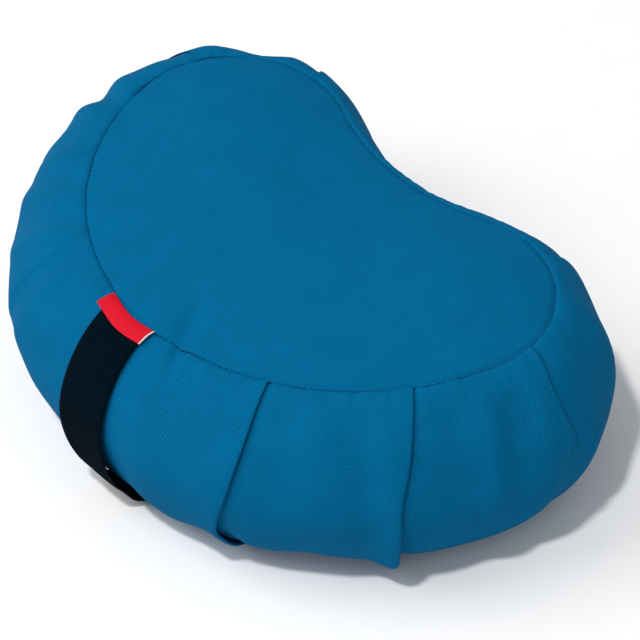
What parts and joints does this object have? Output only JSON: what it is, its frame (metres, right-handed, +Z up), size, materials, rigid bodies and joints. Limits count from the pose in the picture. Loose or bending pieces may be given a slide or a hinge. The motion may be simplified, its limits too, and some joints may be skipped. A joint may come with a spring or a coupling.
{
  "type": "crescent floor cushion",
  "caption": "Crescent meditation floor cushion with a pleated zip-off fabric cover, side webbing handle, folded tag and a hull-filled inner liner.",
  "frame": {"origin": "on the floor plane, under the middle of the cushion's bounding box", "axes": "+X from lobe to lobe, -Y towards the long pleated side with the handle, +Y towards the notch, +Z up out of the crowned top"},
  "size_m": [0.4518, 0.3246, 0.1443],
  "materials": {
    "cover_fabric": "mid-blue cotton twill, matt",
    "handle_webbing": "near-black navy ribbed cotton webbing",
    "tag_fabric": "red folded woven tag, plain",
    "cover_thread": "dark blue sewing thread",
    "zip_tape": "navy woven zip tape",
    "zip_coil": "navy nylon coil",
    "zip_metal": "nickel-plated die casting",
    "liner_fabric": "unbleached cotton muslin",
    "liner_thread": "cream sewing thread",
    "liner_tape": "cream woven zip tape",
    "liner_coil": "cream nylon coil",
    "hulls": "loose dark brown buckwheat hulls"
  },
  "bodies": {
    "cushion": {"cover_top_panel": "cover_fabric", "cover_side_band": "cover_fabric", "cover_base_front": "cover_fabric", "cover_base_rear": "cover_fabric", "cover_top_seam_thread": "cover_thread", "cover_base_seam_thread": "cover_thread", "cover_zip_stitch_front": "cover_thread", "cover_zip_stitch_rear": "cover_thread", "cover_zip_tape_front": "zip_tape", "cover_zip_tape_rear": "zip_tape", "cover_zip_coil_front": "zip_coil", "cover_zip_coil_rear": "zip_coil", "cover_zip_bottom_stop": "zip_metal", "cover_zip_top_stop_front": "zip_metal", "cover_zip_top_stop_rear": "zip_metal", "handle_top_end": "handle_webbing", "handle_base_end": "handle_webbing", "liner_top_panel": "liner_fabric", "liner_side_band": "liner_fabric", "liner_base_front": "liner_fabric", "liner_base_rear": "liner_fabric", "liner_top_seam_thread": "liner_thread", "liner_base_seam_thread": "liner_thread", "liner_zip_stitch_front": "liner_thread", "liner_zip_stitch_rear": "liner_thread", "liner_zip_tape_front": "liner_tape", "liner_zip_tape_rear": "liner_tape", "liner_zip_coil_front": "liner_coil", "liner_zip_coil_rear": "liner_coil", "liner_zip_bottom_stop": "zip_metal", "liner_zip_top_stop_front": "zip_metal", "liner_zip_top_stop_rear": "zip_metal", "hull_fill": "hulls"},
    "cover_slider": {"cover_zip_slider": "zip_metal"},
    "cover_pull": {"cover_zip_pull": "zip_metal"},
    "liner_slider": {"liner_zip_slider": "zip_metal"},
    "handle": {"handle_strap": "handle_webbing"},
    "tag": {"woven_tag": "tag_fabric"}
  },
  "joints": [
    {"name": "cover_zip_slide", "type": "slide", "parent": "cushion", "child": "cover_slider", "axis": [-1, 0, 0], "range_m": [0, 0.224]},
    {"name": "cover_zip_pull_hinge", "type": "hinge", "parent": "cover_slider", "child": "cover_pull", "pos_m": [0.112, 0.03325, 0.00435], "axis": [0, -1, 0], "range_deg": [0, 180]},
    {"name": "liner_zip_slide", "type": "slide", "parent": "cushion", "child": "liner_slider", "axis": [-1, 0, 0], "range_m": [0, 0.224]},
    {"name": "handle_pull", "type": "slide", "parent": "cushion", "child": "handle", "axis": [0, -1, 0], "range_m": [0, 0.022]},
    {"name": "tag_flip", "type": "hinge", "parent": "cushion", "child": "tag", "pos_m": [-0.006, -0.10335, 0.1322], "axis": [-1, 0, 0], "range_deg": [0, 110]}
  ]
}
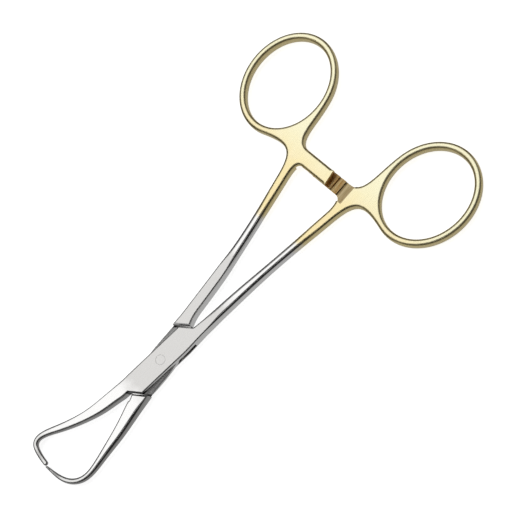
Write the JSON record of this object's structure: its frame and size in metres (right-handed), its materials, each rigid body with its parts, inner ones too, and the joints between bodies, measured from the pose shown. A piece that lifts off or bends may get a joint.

--------

● **EXERCISE**:
Return all the data above once more, precisely as given.

● **PROBLEM SOLUTION**:
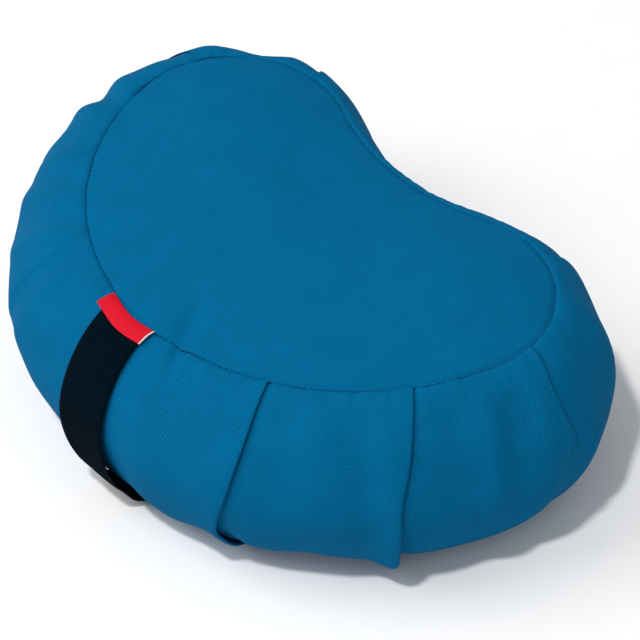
What parts and joints does this object have? Output only JSON: what it is, its frame (metres, right-handed, +Z up), size, materials, rigid bodies and joints. Limits count from the pose in the picture. Loose or bending pieces may be given a slide or a hinge. The motion may be simplified, its limits too, and some joints may be skipped. A joint may come with a spring or a coupling.
{
  "type": "crescent floor cushion",
  "caption": "Crescent meditation floor cushion with a pleated zip-off fabric cover, side webbing handle, folded tag and a hull-filled inner liner.",
  "frame": {"origin": "on the floor plane, under the middle of the cushion's bounding box", "axes": "+X from lobe to lobe, -Y towards the long pleated side with the handle, +Y towards the notch, +Z up out of the crowned top"},
  "size_m": [0.4518, 0.3246, 0.1443],
  "materials": {
    "cover_fabric": "mid-blue cotton twill, matt",
    "handle_webbing": "near-black navy ribbed cotton webbing",
    "tag_fabric": "red folded woven tag, plain",
    "cover_thread": "dark blue sewing thread",
    "zip_tape": "navy woven zip tape",
    "zip_coil": "navy nylon coil",
    "zip_metal": "nickel-plated die casting",
    "liner_fabric": "unbleached cotton muslin",
    "liner_thread": "cream sewing thread",
    "liner_tape": "cream woven zip tape",
    "liner_coil": "cream nylon coil",
    "hulls": "loose dark brown buckwheat hulls"
  },
  "bodies": {
    "cushion": {"cover_top_panel": "cover_fabric", "cover_side_band": "cover_fabric", "cover_base_front": "cover_fabric", "cover_base_rear": "cover_fabric", "cover_top_seam_thread": "cover_thread", "cover_base_seam_thread": "cover_thread", "cover_zip_stitch_front": "cover_thread", "cover_zip_stitch_rear": "cover_thread", "cover_zip_tape_front": "zip_tape", "cover_zip_tape_rear": "zip_tape", "cover_zip_coil_front": "zip_coil", "cover_zip_coil_rear": "zip_coil", "cover_zip_bottom_stop": "zip_metal", "cover_zip_top_stop_front": "zip_metal", "cover_zip_top_stop_rear": "zip_metal", "handle_top_end": "handle_webbing", "handle_base_end": "handle_webbing", "liner_top_panel": "liner_fabric", "liner_side_band": "liner_fabric", "liner_base_front": "liner_fabric", "liner_base_rear": "liner_fabric", "liner_top_seam_thread": "liner_thread", "liner_base_seam_thread": "liner_thread", "liner_zip_stitch_front": "liner_thread", "liner_zip_stitch_rear": "liner_thread", "liner_zip_tape_front": "liner_tape", "liner_zip_tape_rear": "liner_tape", "liner_zip_coil_front": "liner_coil", "liner_zip_coil_rear": "liner_coil", "liner_zip_bottom_stop": "zip_metal", "liner_zip_top_stop_front": "zip_metal", "liner_zip_top_stop_rear": "zip_metal", "hull_fill": "hulls"},
    "cover_slider": {"cover_zip_slider": "zip_metal"},
    "cover_pull": {"cover_zip_pull": "zip_metal"},
    "liner_slider": {"liner_zip_slider": "zip_metal"},
    "handle": {"handle_strap": "handle_webbing"},
    "tag": {"woven_tag": "tag_fabric"}
  },
  "joints": [
    {"name": "cover_zip_slide", "type": "slide", "parent": "cushion", "child": "cover_slider", "axis": [-1, 0, 0], "range_m": [0, 0.224]},
    {"name": "cover_zip_pull_hinge", "type": "hinge", "parent": "cover_slider", "child": "cover_pull", "pos_m": [0.112, 0.03325, 0.00435], "axis": [0, -1, 0], "range_deg": [0, 180]},
    {"name": "liner_zip_slide", "type": "slide", "parent": "cushion", "child": "liner_slider", "axis": [-1, 0, 0], "range_m": [0, 0.224]},
    {"name": "handle_pull", "type": "slide", "parent": "cushion", "child": "handle", "axis": [0, -1, 0], "range_m": [0, 0.022]},
    {"name": "tag_flip", "type": "hinge", "parent": "cushion", "child": "tag", "pos_m": [-0.006, -0.10335, 0.1322], "axis": [-1, 0, 0], "range_deg": [0, 110]}
  ]
}
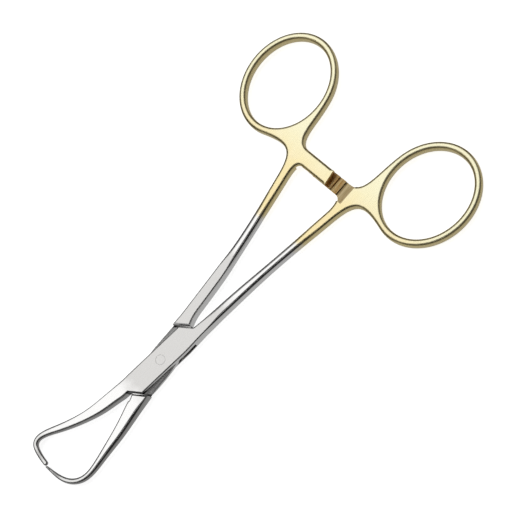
Write the JSON record of this object's structure: its frame and size in metres (right-handed), its materials, each rigid body with its parts, inner ones too, and the joints between bodies, measured from the pose shown. A piece that lifts off or bends may get a joint.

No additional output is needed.